No, the "theropod dinosaurs" part gets dumped on too:

"...the newest PNAS research, Ruben said, are actually much more consistent 
with a different premise - that birds may have had an ancient common ancestor 
with dinosaurs, but they evolved separately on their own path..."

And I love this quote (from the article):

"This model was not consistent with successful flight from the ground up, and 
that makes it pretty difficult to make a case for a ground-dwelling theropod 
dinosaur to have developed wings and flown away," Ruben said. 
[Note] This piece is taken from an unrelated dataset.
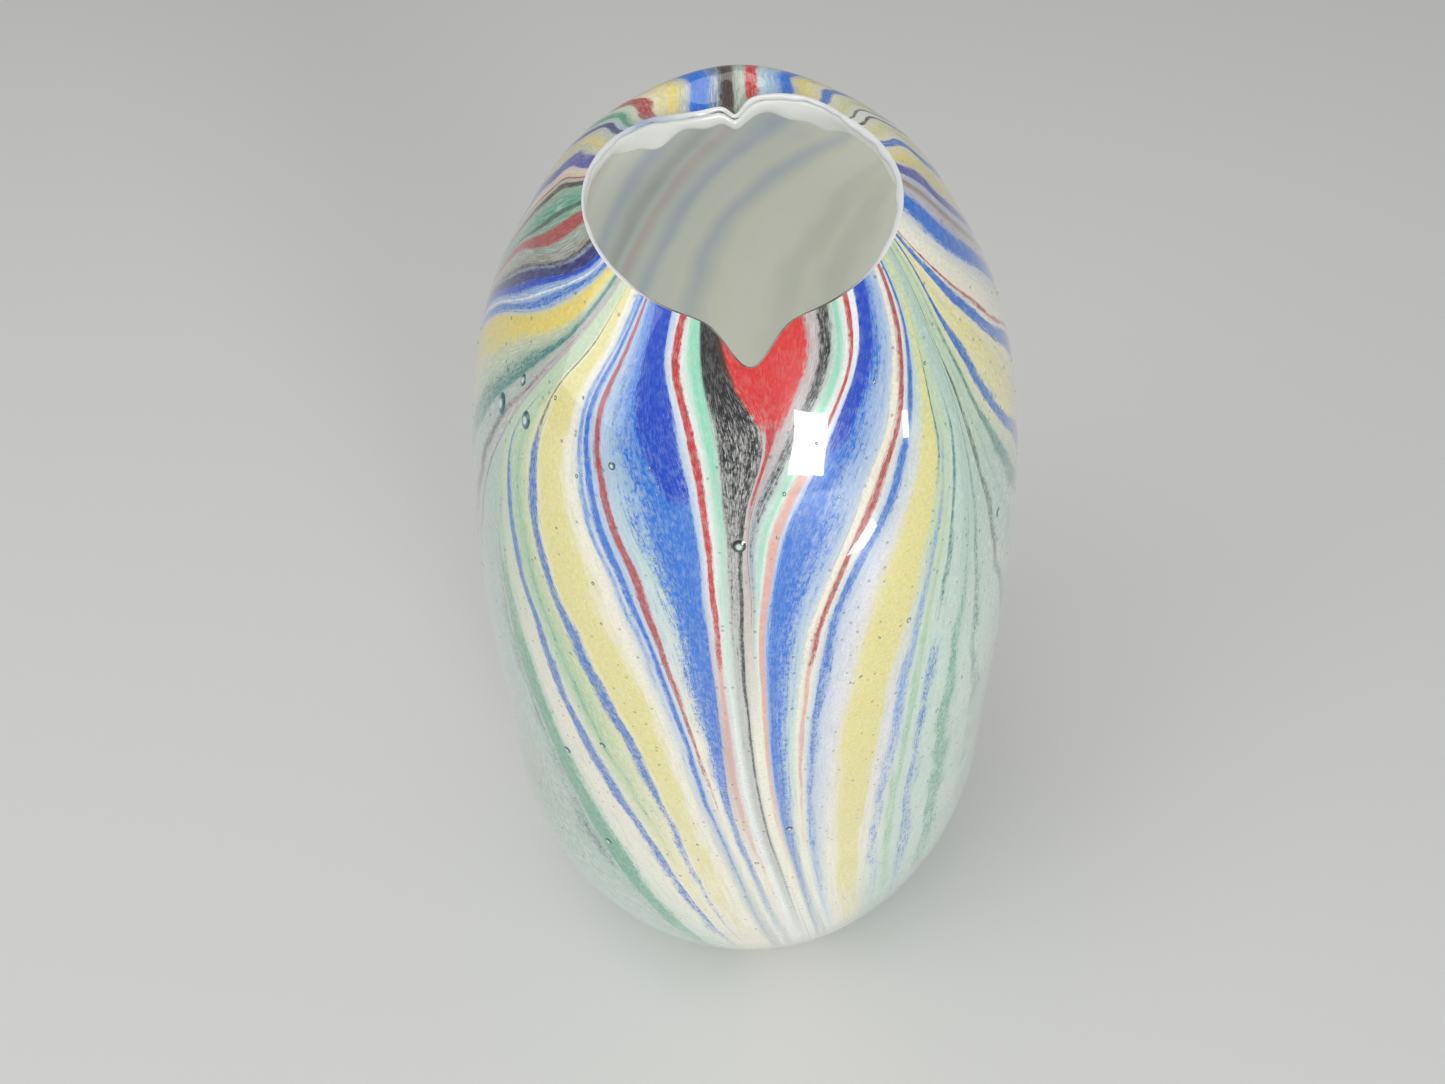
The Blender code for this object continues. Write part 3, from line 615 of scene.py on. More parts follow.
def gridFaces(rows, columns, start=0, flip=False, closed=False):
    index = np.arange(rows * columns).reshape(rows, columns) + start
    right = np.roll(index, -1, 1) if closed else index[:, 1:]
    left = index if closed else index[:, :-1]
    quads = np.stack([left[:-1], left[1:], right[1:], right[:-1]], -1).reshape(-1, 4)
    return quads[:, ::-1] if flip else quads


# ---------------------------------------------------------------- node helpers
def addNode(tree, kind, settings, inputs):
    # n0, n1 and so on are inputs by their number; other inputs go by name, with _ for a space
    made = tree.nodes.new(kind)
    for key, value in (settings or {}).items():
        setattr(made, key, value)
    for key, value in inputs.items():
        numbered = key[0] == "n" and key[1:].isdigit()
        place = made.inputs[int(key[1:]) if numbered else key.replace("_", " ")]
        if isinstance(value, bpy.types.NodeSocket):
            tree.links.new(value, place)
        else:
            place.default_value = value
    return made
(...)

For some reason (as decreed by Ruben &c) evolution of flight must be either 
"ground-up" or "trees-down"; it could not incorporate both behaviors.  I've 
never believed in this "ground-up"-versus-"trees-down" dichotomy.  Why not?  
Because it's bullsh*t.

Many birds spend time on the ground, and spend time in trees as well.  In fact, 
such an ecology is quite common among extant bird species.  But for reasons 
that make no sense at all, some people (see above) claim that such an ecology 
is strictly prohibited for non-avian theropods.  They were either tree-dwelling 
gliders, or ground-dwelling cursors, but never both.  Like I said: Bullsh*t. 

And on it goes...

"On the other hand, it would have been quite possible for birds to have evolved 
and then, at some point, have various species lose their flight capabilities 
and become ground-dwelling, flightless animals - the raptors. This may be 
hugely upsetting to a lot of people, but it makes perfect sense."

Oooohhh... as toey as a Roman sandal.